• _Data_
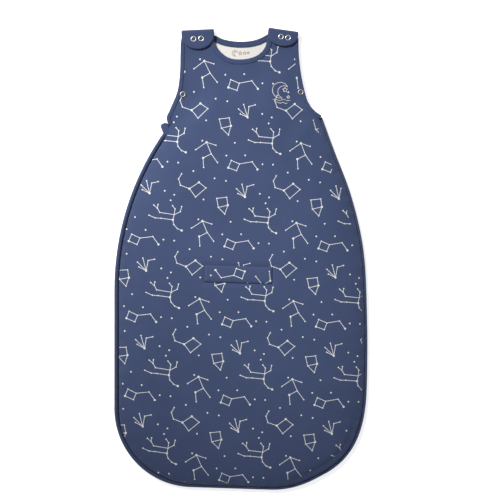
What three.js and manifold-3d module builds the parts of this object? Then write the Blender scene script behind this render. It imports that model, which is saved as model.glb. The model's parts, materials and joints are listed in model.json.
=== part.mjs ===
// A sleeveless padded baby sleeping bag lying on its back, built as separate sewn, snapped and zipped pieces.
// Millimetres. +Z up, +Y towards the head, +X to the viewer's right. The origin is on the resting surface,
// under the middle of the bag. Every fabric layer is its own closed sheet, stacked with a small air gap.
import * as THREE from "three";
import { mergeVertices } from "three/addons/utils/BufferGeometryUtils.js";
import Module from "manifold-3d";

const wasm = await Module();
wasm.setup();

// ---------------------------------------------------------------- driving dimensions
const GAP = 0.3; // air between neighbouring pieces
const SHELL = 0.8; // outer cotton
const PADDING = 3.0; // wadding
const LINING = 0.8; // inner jersey
const LAYING_GAP = 2.4; // between back lining and front lining at the seams
const RISE = 18; // how far the front stands up in the middle
const SIDE_REACH = 90; // how far in from a side seam the front reaches its full rise
const SHOULDER_REACH = 110;
const SHOULDER_FLAT = 44; // the front stays flat this far from a shoulder's fold
const SNAP_REACH = 55;
const SNAP_FLAT = 30; // and this far from an underarm snap
const NECK_REACH = 110;
const NECK_SHARE = 0.4; // share of the rise that is left at the neckline

const BAND = 9.5; // width of the rolled band outside the zip
const GROOVE = 7.4; // clear width between band and front panel
const PIPING = 4; // width of the seam roll on the closed side
const ZIP_LINE = BAND + GROOVE / 2; // the chain's centre, measured in from the outer edge
const FRONT_INSET = BAND + GROOVE;

// The zip side is an arc, a straight, a round corner and a straight run along the bottom.
const HIP = { x: 286.3, y: -60, r: 531.1, top: 36.5 };
const CORNER = { x: -92.8, y: -290, r: 152, turn: 88.1 };
const BOTTOM_RUN = 138;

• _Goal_
Take the data above and return it exactly.

• _Solution to the exercise_
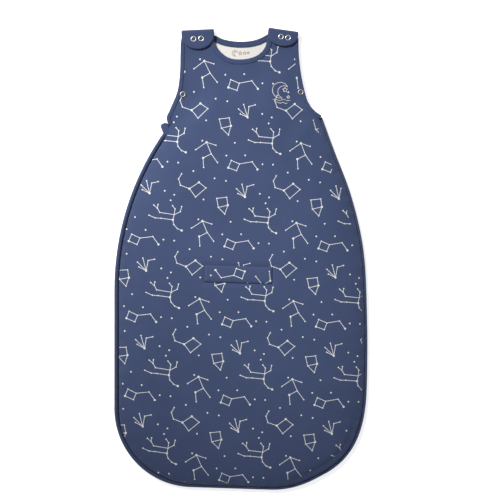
What three.js and manifold-3d module builds the parts of this object? Then write the Blender scene script behind this render. It imports that model, which is saved as model.glb. The model's parts, materials and joints are listed in model.json.
=== part.mjs ===
// A sleeveless padded baby sleeping bag lying on its back, built as separate sewn, snapped and zipped pieces.
// Millimetres. +Z up, +Y towards the head, +X to the viewer's right. The origin is on the resting surface,
// under the middle of the bag. Every fabric layer is its own closed sheet, stacked with a small air gap.
import * as THREE from "three";
import { mergeVertices } from "three/addons/utils/BufferGeometryUtils.js";
import Module from "manifold-3d";

const wasm = await Module();
wasm.setup();

// ---------------------------------------------------------------- driving dimensions
const GAP = 0.3; // air between neighbouring pieces
const SHELL = 0.8; // outer cotton
const PADDING = 3.0; // wadding
const LINING = 0.8; // inner jersey
const LAYING_GAP = 2.4; // between back lining and front lining at the seams
const RISE = 18; // how far the front stands up in the middle
const SIDE_REACH = 90; // how far in from a side seam the front reaches its full rise
const SHOULDER_REACH = 110;
const SHOULDER_FLAT = 44; // the front stays flat this far from a shoulder's fold
const SNAP_REACH = 55;
const SNAP_FLAT = 30; // and this far from an underarm snap
const NECK_REACH = 110;
const NECK_SHARE = 0.4; // share of the rise that is left at the neckline

const BAND = 9.5; // width of the rolled band outside the zip
const GROOVE = 7.4; // clear width between band and front panel
const PIPING = 4; // width of the seam roll on the closed side
const ZIP_LINE = BAND + GROOVE / 2; // the chain's centre, measured in from the outer edge
const FRONT_INSET = BAND + GROOVE;

// The zip side is an arc, a straight, a round corner and a straight run along the bottom.
const HIP = { x: 286.3, y: -60, r: 531.1, top: 36.5 };
const CORNER = { x: -92.8, y: -290, r: 152, turn: 88.1 };
const BOTTOM_RUN = 138;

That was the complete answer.